Cache coherency states, this time across multiple data blocks, is what is tracked in order to determine transaction success or failure. Let’s next take a look at some cases in point.
First, recall again the notion of a data commit in a database transaction. It is not until the commit at the end of a transaction that the changes made by the transaction are allowed to be seen by another transaction. So let’s have a transaction T1 begin – marking its beginning for the hardware – and then make a set of changes with those changes residing in multiple cache lines of processor P0.
At any time prior to T1 indicating its end to P0, rules of transaction isolation say that those changed data blocks are not allowed to be seen by any other transaction; they cannot escape to another processor or to memory prior to their being committed at transaction’s end.
Recall also that for some types of transaction isolation, data blocks seen by transaction T1 – and held in it processor’s cache – cannot be changed by another transaction before T1’s end because T1 might want to re-access that data and expect to find the contents unchanged.
Of course, since there are no locks, without transactional memory there is nothing to stop transaction T2 – executing on another processor – from reaching in and reading one or more of T1’s changed data blocks or changing data blocks previously read into T1’s processor’s cache. In doing so T2 has obviously violated T1’s isolation intent. So now what?
We could have T1 fail; T1 does know what T2 had done. But it is T2 that was not supposed to see T1’s changed data, at least until T1 ends and commits its data. So would seem that it is T2 that needs to fail.
And how would that Transaction know to do so? T1’s processor knows that those cache lines were associated with transaction T1; that data had been accessed after the processor knew that T1 had begun. Since T2 is reaching into T1’s processor’s cache, it is that same processor that would be responding with the data block (and changing that source cache line’s state), assuming that the response wouldn’t have violated T1. But it is violating transaction T1 and T2’s processor needs to be told that it is. In doing so, T2’s processor is effectively told that T2 must be forced to subsequently fail.

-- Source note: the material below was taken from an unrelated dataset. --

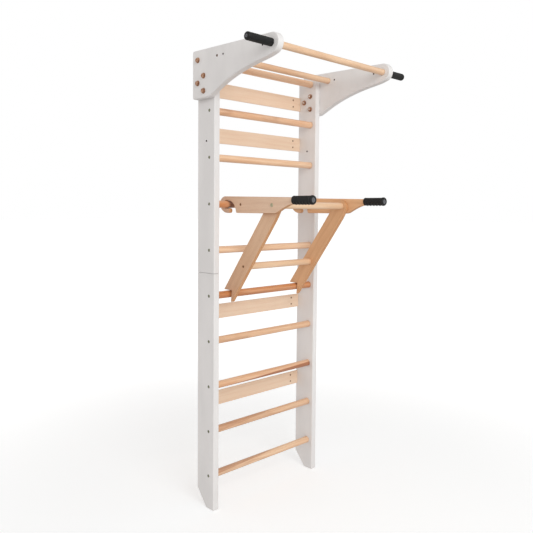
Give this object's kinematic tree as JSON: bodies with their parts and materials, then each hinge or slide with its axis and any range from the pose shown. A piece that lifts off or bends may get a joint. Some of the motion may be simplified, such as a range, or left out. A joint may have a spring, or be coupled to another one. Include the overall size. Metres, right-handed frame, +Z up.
{
  "type": "wall bars with pull-up bracket and dip station",
  "caption": "Wall-mounted wooden climbing ladder with round rungs, a top pull-up bracket with side grips, and a hook-on dip station hung on one rung and braced against a lower one.",
  "frame": {"origin": "on the floor, at the bottom centre of the bounding box: midway between the two uprights and 294.65 mm in front of the wall plane", "axes": "+Z up, +Y into the wall so the user stands on the -Y side, +X to the right of a user facing the wall"},
  "size_m": [0.9826, 0.5892, 2],
  "materials": {
    "white_board": "satin white paint on board, rounded edges",
    "beech_rung": "clear-lacquered turned beech, colour varying from rung to rung",
    "beech_bar": "clear-lacquered turned beech",
    "pale_slat": "pale lacquered wood strip",
    "dark_screw": "dark phosphated screw",
    "steel_screw": "zinc-plated steel, hidden",
    "pivot_bolt": "dull plated steel",
    "bronzed_bolt": "brown bronzed steel",
    "beech_dowel": "plain beech dowel",
    "grip_rubber": "black ribbed rubber",
    "plywood": "lacquered birch plywood, layered edges",
    "beech_cross_bar": "clear-lacquered turned beech"
  },
  "bodies": {
    "wall_ladder": {"left_bracket": "white_board", "left_bracket_bolt_1": "bronzed_bolt", "left_bracket_bolt_2": "bronzed_bolt", "left_bracket_bolt_3": "bronzed_bolt", "left_bracket_bolt_4": "bronzed_bolt", "left_dowel_screw": "steel_screw", "left_joint_dowel_back": "beech_dowel", "left_joint_dowel_front": "beech_dowel", "left_rear_bar_screw": "dark_screw", "left_side_grip": "grip_rubber", "left_side_grip_core": "beech_dowel", "left_upright_lower": "white_board", "left_upright_upper": "white_board", "pull_up_bar": "beech_bar", "rear_bar": "beech_bar", "right_bracket": "white_board", "right_bracket_bolt_1": "bronzed_bolt", "right_bracket_bolt_2": "bronzed_bolt", "right_bracket_bolt_3": "bronzed_bolt", "right_bracket_bolt_4": "bronzed_bolt", "right_dowel_screw": "steel_screw", "right_joint_dowel_back": "beech_dowel", "right_joint_dowel_front": "beech_dowel", "right_rear_bar_screw": "dark_screw", "right_side_grip": "grip_rubber", "right_side_grip_core": "beech_dowel", "right_upright_lower": "white_board", "right_upright_upper": "white_board", "rung_01": "beech_rung", "rung_02": "beech_rung", "rung_03": "beech_rung", "rung_04": "beech_rung", "rung_05": "beech_rung", "rung_06": "beech_rung", "rung_07": "beech_rung", "rung_08": "beech_rung", "rung_09": "beech_rung", "rung_10": "beech_rung", "wall_slat_1": "pale_slat", "wall_slat_2": "pale_slat", "wall_slat_3": "pale_slat", "wall_slat_4": "pale_slat"},
    "dip_station": {"dip_front_cross_bar": "beech_cross_bar", "dip_lower_cross_bar": "beech_cross_bar", "dip_rear_cross_bar": "beech_cross_bar", "left_dip_arm": "plywood", "left_dip_arm_screw": "dark_screw", "left_dip_grip": "grip_rubber", "left_dip_pivot_bolt": "pivot_bolt", "left_dip_strut": "plywood", "left_dip_strut_screw": "dark_screw", "right_dip_arm": "plywood", "right_dip_arm_screw": "dark_screw", "right_dip_grip": "grip_rubber", "right_dip_pivot_bolt": "pivot_bolt", "right_dip_strut": "plywood", "right_dip_strut_screw": "dark_screw"}
  },
  "joints": [
    {"name": "dip_station_tilt", "type": "hinge", "parent": "wall_ladder", "child": "dip_station", "pos_m": [0, 0.21695, 1.346], "axis": [-1, 0, 0], "range_deg": [0, 72]}
  ]
}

T1 continues, hopefully reaching the successful end of its transaction. Once T2 actually fails and restarts, this time is will hopefully be accessing T1’s now committed data blocks. These data blocks are no longer associated with a current transaction and so can be accessed by T2; these same data blocks now become associated with T2 and hopefully committed (i.e., made visible) to subsequent transactions.
And this was all done without any locks.
Transactional Memory Observations
As you have seen, transactional memory is tightly coupled to the normal way that the processor hardware manages its cache. A task on a processor tells the hardware that it is starting a transaction and the hardware there must assume that all storage accesses, accesses which are cache accesses, are part of that transaction. Later that task tells the hardware that the transaction is done, allowing the changes made there to be committed and generally available.

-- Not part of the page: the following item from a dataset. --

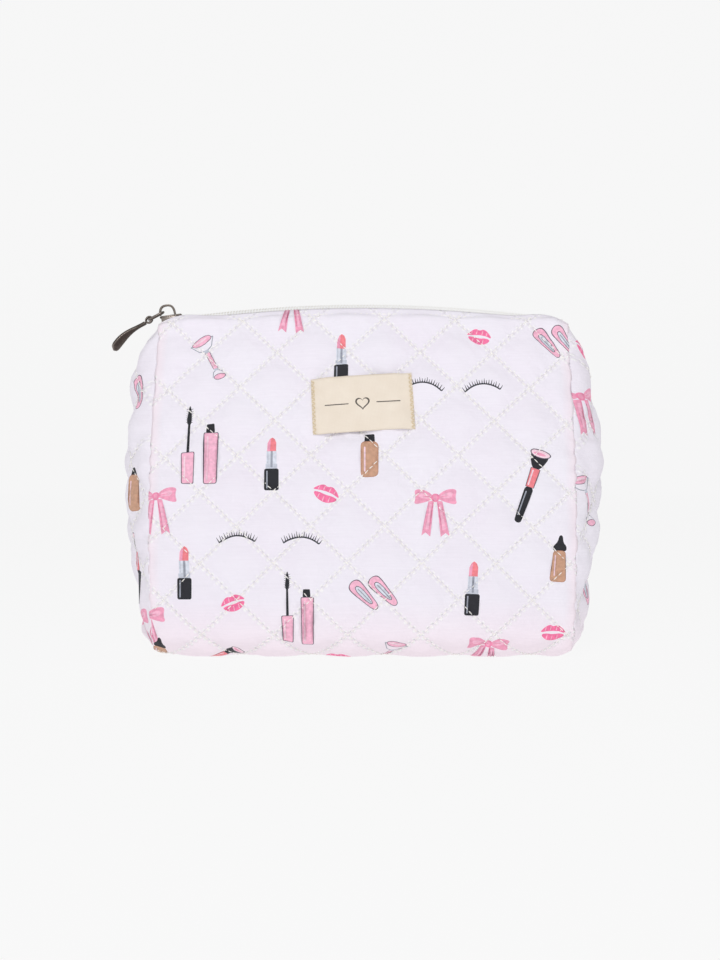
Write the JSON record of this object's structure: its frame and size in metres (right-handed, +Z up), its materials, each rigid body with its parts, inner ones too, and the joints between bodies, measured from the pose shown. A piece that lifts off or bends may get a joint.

All that assumed that the transaction’s task stays on that processor for the entire period of the transaction. But what if, part way though the transaction, the task finds that the needed data is not even in memory; it page faults. The task takes an interrupt to bring that page into memory, leaving the processor and waiting until the I/O read is complete. So what happens to the transaction and all of the transaction’s changed data blocks in the mean time? It aborts and the changes are lost.

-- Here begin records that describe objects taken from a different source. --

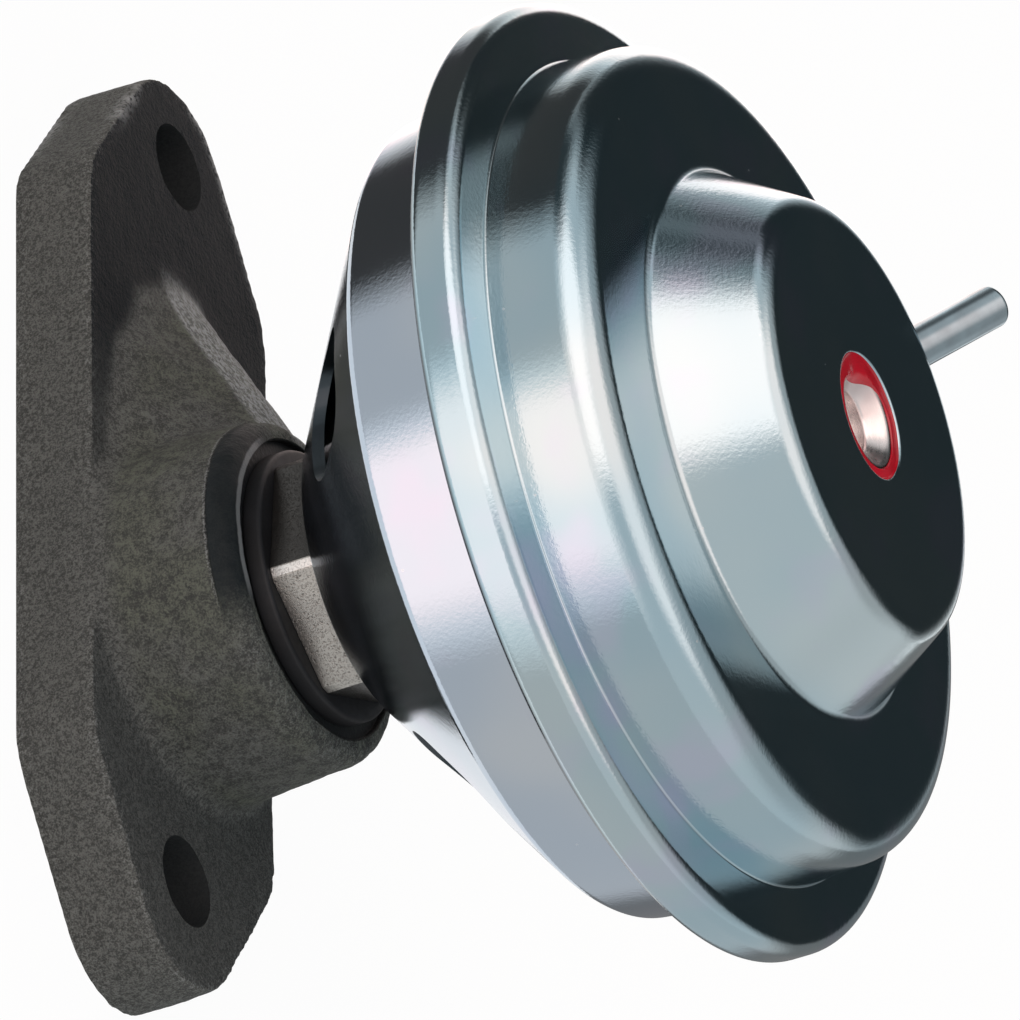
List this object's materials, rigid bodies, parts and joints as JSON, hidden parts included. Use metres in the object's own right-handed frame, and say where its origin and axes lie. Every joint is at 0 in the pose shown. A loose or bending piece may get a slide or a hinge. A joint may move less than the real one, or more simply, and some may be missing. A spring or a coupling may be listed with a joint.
{
  "type": "egr valve",
  "caption": "Vacuum-operated exhaust gas recirculation valve: two-bolt cast base with a sloping gas passage, windowed housing and stepped diaphragm cover.",
  "frame": {"origin": "on the mounting face, midway between the two bolt holes", "axes": "+Z out of the mounting face, along the valve stem and away from the engine; +X along the flange, towards the bolt hole nearer the stem"},
  "size_m": [0.1063, 0.0896, 0.083],
  "materials": {
    "cast_iron": "as-cast, dark, sand grain",
    "seat_steel": "turned",
    "gasket": "black graphite ring",
    "sintered_iron": "sintered, fine pores",
    "packing": "pressed graphite packing",
    "steel": "plain",
    "zinc_steel": "bright zinc, clear blue passivate",
    "zinc_tube": "zinc plated, scuffed",
    "plug_metal": "turned, satin",
    "lacquer": "red lacquer",
    "spring_steel": "drawn wire",
    "diaphragm_rubber": "moulded, fabric backed",
    "stem_steel": "ground",
    "plate_steel": "yellow zinc"
  },
  "bodies": {
    "casing": {"base_casting": "cast_iron", "valve_seat": "seat_steel", "boss_gasket": "gasket", "hex_bushing": "sintered_iron", "stem_seal": "packing", "seal_washer": "steel", "lower_housing": "zinc_steel", "stake_washer": "steel", "upper_cover": "zinc_steel", "vacuum_tube": "zinc_tube", "calibration_plug": "plug_metal", "lacquer_seal": "lacquer", "spring_seat": "steel", "return_spring": "spring_steel", "diaphragm": "diaphragm_rubber"},
    "stem_assembly": {"valve_stem": "stem_steel", "pintle": "stem_steel", "deflector": "steel", "backing_washer": "steel", "lower_plate": "plate_steel", "upper_plate": "plate_steel", "clamp_washer": "steel"}
  },
  "joints": [
    {"name": "pintle_lift", "type": "slide", "parent": "casing", "child": "stem_assembly", "axis": [0, 0, 1], "range_m": [0, 0.0048], "stiffness_N_per_m": 6000, "springref_m": -0.004, "deforming": ["return_spring", "diaphragm"]}
  ]
}
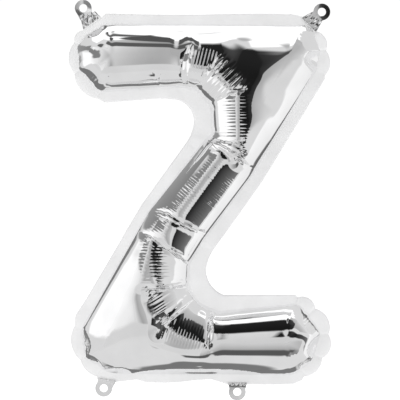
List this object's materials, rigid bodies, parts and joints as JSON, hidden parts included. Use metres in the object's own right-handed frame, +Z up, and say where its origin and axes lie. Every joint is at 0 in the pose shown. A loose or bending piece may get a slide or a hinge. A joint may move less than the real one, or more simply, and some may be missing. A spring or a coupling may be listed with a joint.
{
  "type": "letter foil balloon",
  "caption": "Air-filled mirror-foil letter Z: two round-blown film sheets joined by a flat scalloped heat-sealed margin, with a flat inflation neck and punched hanging tabs.",
  "frame": {"origin": "midway between the centres of the holes of the two upper hanging tabs, on the plane of the sealed margin", "axes": "+Z up the letter, -Y out of the front of the letter towards the viewer, +X to the right as the letter is read"},
  "size_m": [0.2538, 0.08, 0.3875],
  "materials": {
    "mirror_foil": "vacuum-metallised plastic film, bright silver mirror, blown tight",
    "sealed_film": "two layers of the same metallised film heat-sealed flat, pale silver",
    "tab_film": "heat-sealed metallised film, creased, bright silver",
    "neck_film": "flat crumpled metallised film, silver"
  },
  "bodies": {
    "root": {"front_panel": "mirror_foil", "back_panel": "mirror_foil", "sealed_margin": "sealed_film", "inflation_neck": "neck_film", "hang_tab_top_left": "tab_film", "hang_tab_top_right": "tab_film", "hang_tab_bottom_left": "tab_film", "hang_tab_bottom_right": "tab_film"}
  },
  "joints": []
}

We bring this up to point out one big difference between database transactions and the transactions supported by transactional memory. A database transaction can be a long running operation, spanning many such page faults. Indeed, a database transaction can be supported by multiple tasks within the database management system. The transactions supported by transactional memory, because the entire operation must take place within a single processor’s cache and be successful in all of its memory accesses, is therefore a considerably more limited piece of work.
Notice also that there is a bit of a trade-off involved with using transactional memory. One of the reasons to use it is to avoid locks; instead the transaction takes the risk that it can run from beginning to end without conflict and so the need to restart. In an environment where data conflict on shared data is improbable, the risk seems reasonable. But let’s have both a set of long running transactions and a moderate probability that the shared data will be accessed. How often will the transactions fail? And, if it fails, did the extra cost of starting over justify the benefit of not spending the time to take locks?
And for those of you who are really into this sort of stuff, I can hear you advising “Yes, but what about False Sharing?” Good observation. It happens that the data blocks I have been referring to need to be nicely aligned in order to fit into a processor’s cache line. I like to picture such data blocks as being 128 bytes in size and 128-byte aligned. How this relates to False Sharing is that most software – and so the very data objects being accessed in these transactions – is not much concerned about the alignment and location of such data. So picture a bunch of objects being accessed within a transaction residing in memory and in one or more of those data blocks resides some highly shared data which is completely independent of the transaction(s). The transaction is executing nicely when, out of the blue and for completely independent reasons, the independent data item gets accessed and then changed. The transaction fails and needs to restart, perhaps with this happening all over again. Not nice.
Wrapping It All Up
Those previous observations are, of course, warnings about best practices. We have seen that transactional memory is better if it is not being used in support of long running database transactions, even though the concepts we have looked at certainly stem from there. We’ve also seen that there is no particular value in using transactional memory for updating some single primitive data item; such atomic updates are using part of the underlying concepts already.
But, those of you who do multi-threaded programming know that there is a large realm of data sharing that fits between these two extremes. For example, I know that many of you have jumped through hoops to make otherwise independent data items look as though they were atomic primitives, just so that you could avoid the use of locks. Now you don’t have to. Clearly, transactional memory can be used to avoid locking on still more complex shared objects as well.
The trick, though, in deciding to use transactional memory is to determine whether your transaction can usually get from beginning to end without having that same data be accessed at the same time by another processor. When it typically can, transactional memory seems like a win. Which is why IBM Power8 and Intel “Haswell” Xeon processors support it.